Extracted data:
----
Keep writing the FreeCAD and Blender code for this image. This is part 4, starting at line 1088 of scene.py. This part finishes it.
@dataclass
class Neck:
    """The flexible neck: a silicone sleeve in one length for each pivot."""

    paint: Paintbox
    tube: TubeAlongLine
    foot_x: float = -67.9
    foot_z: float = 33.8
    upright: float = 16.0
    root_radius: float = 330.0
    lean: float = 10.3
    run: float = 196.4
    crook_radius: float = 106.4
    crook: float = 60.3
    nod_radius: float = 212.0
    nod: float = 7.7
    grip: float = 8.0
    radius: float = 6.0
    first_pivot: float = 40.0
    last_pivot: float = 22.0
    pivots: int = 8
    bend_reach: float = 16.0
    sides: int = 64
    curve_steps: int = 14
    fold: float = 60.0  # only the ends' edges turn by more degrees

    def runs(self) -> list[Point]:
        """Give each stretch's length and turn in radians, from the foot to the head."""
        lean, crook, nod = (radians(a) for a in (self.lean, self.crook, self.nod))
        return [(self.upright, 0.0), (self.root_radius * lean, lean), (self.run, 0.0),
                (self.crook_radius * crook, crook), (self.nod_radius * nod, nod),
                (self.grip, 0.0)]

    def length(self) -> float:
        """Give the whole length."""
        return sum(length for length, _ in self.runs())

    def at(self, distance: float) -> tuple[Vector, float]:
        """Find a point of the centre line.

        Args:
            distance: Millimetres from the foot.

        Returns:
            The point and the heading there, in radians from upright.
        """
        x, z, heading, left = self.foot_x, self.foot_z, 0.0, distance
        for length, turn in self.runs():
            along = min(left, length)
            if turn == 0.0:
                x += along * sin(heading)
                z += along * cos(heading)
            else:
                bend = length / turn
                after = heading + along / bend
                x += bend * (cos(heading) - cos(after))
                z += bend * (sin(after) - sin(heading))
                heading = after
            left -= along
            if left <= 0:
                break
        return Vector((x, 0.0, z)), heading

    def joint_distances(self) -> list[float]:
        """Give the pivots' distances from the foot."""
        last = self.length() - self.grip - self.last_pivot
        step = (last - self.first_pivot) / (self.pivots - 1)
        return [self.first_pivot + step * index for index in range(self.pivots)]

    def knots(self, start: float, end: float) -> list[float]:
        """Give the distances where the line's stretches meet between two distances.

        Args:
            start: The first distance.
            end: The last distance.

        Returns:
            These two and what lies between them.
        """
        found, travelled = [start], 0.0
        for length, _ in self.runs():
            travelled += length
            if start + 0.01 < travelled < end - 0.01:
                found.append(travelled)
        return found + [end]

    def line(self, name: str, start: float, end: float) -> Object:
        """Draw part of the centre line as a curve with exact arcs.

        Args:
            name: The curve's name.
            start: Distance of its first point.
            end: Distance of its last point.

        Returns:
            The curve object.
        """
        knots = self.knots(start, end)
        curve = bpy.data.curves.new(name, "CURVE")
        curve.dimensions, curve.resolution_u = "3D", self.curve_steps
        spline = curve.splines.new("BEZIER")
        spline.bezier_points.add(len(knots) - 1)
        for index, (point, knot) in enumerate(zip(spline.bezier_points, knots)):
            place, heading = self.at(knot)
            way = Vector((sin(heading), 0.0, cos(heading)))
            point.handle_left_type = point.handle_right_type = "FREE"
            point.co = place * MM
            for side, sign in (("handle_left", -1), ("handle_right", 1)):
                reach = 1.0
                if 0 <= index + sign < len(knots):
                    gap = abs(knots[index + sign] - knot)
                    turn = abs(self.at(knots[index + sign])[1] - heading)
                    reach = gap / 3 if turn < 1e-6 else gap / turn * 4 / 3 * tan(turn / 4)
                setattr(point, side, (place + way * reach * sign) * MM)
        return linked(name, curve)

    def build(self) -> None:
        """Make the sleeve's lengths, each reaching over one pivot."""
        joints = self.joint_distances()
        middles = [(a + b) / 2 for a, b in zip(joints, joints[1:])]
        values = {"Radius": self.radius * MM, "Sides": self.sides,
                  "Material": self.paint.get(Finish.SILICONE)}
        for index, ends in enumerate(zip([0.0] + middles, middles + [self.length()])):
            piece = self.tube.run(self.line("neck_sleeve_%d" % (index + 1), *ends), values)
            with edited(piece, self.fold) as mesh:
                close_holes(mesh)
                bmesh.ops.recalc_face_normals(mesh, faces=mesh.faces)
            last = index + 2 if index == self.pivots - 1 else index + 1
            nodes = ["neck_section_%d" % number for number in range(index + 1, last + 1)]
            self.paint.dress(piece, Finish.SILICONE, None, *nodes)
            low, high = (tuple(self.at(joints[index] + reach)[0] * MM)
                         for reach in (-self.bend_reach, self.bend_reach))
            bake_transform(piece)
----
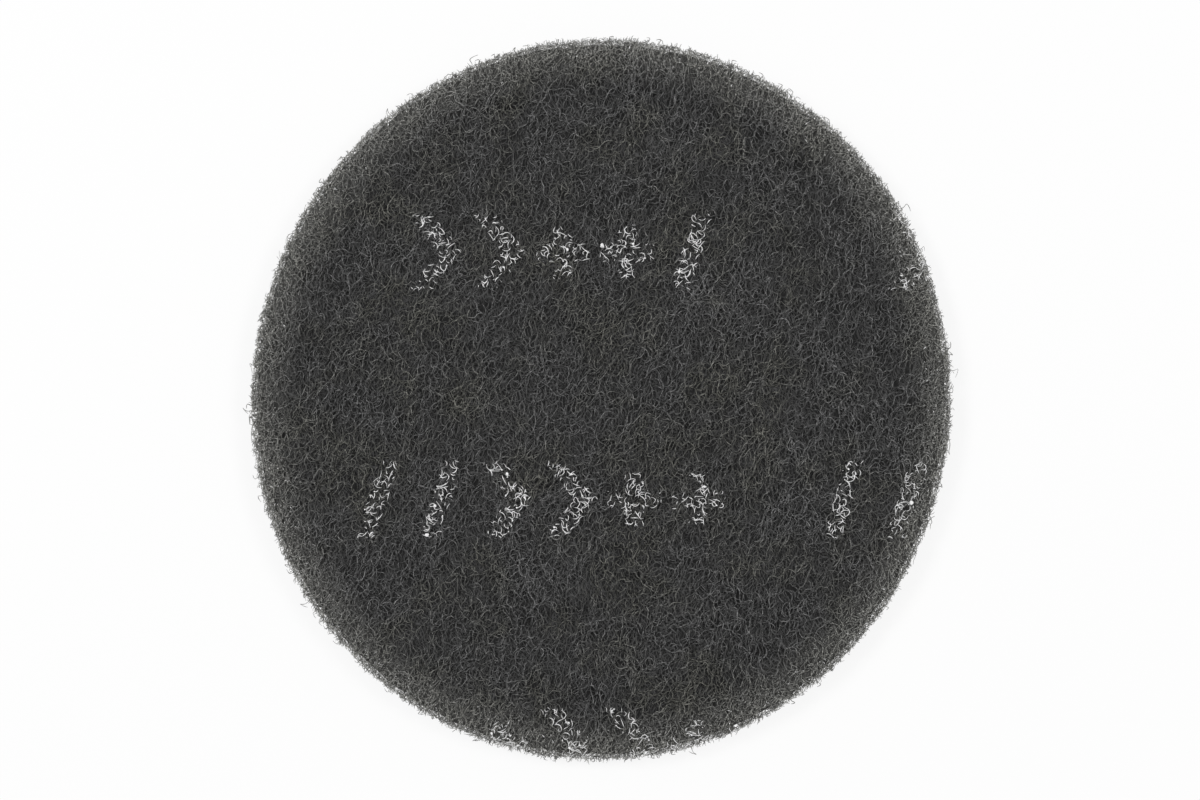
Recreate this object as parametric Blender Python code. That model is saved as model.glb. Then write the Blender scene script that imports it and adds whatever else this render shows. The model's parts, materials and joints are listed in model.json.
----
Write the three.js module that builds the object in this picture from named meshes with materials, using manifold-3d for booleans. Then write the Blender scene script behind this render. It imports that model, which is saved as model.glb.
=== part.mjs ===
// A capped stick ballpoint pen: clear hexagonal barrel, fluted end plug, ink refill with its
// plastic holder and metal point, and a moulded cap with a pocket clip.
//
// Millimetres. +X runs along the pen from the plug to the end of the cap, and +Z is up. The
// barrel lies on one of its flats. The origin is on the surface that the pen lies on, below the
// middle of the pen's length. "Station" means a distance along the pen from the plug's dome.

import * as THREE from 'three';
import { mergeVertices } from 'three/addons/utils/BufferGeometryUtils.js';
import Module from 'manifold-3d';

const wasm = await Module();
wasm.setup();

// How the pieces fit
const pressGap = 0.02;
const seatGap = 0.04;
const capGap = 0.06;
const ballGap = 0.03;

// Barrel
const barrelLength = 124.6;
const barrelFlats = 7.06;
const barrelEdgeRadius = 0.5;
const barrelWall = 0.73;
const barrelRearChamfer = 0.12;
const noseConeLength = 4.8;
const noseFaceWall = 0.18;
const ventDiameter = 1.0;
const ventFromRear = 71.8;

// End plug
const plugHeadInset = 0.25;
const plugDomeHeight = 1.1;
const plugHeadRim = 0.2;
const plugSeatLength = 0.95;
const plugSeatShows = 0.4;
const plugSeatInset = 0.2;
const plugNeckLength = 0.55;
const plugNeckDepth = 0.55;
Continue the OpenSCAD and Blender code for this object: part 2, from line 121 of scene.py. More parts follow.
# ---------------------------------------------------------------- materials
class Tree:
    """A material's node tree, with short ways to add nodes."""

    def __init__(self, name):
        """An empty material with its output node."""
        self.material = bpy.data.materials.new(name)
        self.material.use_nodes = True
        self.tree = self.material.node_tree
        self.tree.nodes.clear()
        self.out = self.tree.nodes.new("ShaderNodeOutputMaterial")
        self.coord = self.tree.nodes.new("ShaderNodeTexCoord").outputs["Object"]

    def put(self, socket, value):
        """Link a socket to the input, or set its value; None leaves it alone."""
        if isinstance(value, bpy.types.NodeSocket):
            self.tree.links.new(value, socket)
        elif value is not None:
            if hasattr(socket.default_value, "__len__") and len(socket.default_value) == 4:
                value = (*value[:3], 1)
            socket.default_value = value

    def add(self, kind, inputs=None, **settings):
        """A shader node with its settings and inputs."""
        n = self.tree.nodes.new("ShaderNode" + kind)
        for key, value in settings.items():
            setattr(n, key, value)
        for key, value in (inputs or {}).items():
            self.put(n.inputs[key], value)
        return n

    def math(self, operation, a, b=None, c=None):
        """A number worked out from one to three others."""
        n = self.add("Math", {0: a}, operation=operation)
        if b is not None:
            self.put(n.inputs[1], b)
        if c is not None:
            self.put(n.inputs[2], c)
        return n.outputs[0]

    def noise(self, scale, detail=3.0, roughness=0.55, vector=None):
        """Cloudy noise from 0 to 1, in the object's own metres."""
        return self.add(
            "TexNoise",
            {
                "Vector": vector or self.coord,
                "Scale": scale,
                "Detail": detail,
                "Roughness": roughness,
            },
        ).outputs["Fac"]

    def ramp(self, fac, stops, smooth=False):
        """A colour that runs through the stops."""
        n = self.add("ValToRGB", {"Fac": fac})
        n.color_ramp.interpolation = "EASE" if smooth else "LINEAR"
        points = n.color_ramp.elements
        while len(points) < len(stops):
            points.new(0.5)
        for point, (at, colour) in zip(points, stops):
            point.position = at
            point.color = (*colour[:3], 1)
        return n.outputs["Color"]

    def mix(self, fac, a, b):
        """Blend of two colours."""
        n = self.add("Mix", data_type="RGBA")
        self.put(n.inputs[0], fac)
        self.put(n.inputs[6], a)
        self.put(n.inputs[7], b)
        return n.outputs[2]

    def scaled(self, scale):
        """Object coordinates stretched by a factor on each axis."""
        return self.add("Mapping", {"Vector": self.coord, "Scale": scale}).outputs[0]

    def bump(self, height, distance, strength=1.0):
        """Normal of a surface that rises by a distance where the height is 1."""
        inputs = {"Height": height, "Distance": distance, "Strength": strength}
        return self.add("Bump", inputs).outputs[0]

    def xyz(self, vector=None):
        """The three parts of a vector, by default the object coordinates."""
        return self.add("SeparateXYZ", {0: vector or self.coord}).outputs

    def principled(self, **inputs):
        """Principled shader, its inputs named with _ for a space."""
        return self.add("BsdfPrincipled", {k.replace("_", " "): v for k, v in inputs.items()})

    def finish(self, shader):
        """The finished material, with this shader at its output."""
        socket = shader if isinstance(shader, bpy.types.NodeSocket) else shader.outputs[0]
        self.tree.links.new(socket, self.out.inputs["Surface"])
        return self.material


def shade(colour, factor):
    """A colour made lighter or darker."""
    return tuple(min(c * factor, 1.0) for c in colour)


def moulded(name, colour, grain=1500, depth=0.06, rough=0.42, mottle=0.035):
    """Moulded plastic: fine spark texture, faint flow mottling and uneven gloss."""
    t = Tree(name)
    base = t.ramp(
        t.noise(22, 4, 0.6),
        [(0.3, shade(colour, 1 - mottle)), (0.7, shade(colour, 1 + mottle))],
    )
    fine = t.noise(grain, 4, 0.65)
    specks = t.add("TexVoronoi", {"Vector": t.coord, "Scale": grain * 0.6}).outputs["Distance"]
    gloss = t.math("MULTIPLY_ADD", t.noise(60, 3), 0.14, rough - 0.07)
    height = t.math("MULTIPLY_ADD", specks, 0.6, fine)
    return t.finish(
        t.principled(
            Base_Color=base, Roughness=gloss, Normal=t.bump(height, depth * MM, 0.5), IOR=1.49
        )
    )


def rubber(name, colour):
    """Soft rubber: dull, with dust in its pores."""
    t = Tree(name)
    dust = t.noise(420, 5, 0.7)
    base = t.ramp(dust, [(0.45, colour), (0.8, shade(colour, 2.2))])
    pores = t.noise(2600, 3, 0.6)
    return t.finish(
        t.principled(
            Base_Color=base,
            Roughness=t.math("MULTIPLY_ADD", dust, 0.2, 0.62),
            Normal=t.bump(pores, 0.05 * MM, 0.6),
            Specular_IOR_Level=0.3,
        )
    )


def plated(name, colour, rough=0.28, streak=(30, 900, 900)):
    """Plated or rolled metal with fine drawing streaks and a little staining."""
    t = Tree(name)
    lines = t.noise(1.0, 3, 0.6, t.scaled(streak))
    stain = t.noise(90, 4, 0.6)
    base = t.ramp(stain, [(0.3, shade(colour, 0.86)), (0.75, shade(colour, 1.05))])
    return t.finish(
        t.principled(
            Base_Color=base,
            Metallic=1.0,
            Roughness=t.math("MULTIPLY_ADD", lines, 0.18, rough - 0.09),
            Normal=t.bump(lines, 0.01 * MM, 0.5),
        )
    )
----
Written exercise: Note every line above where the string "Blender" shows up, and copy those lines.

Written response:
Keep writing the FreeCAD and Blender code for this image. This is part 4, starting at line 1088 of scene.py. This part finishes it.
Recreate this object as parametric Blender Python code. That model is saved as model.glb. Then write the Blender scene script that imports it and adds whatever else this render shows. The model's parts, materials and joints are listed in model.json.
Write the three.js module that builds the object in this picture from named meshes with materials, using manifold-3d for booleans. Then write the Blender scene script behind this render. It imports that model, which is saved as model.glb.
Continue the OpenSCAD and Blender code for this object: part 2, from line 121 of scene.py. More parts follow.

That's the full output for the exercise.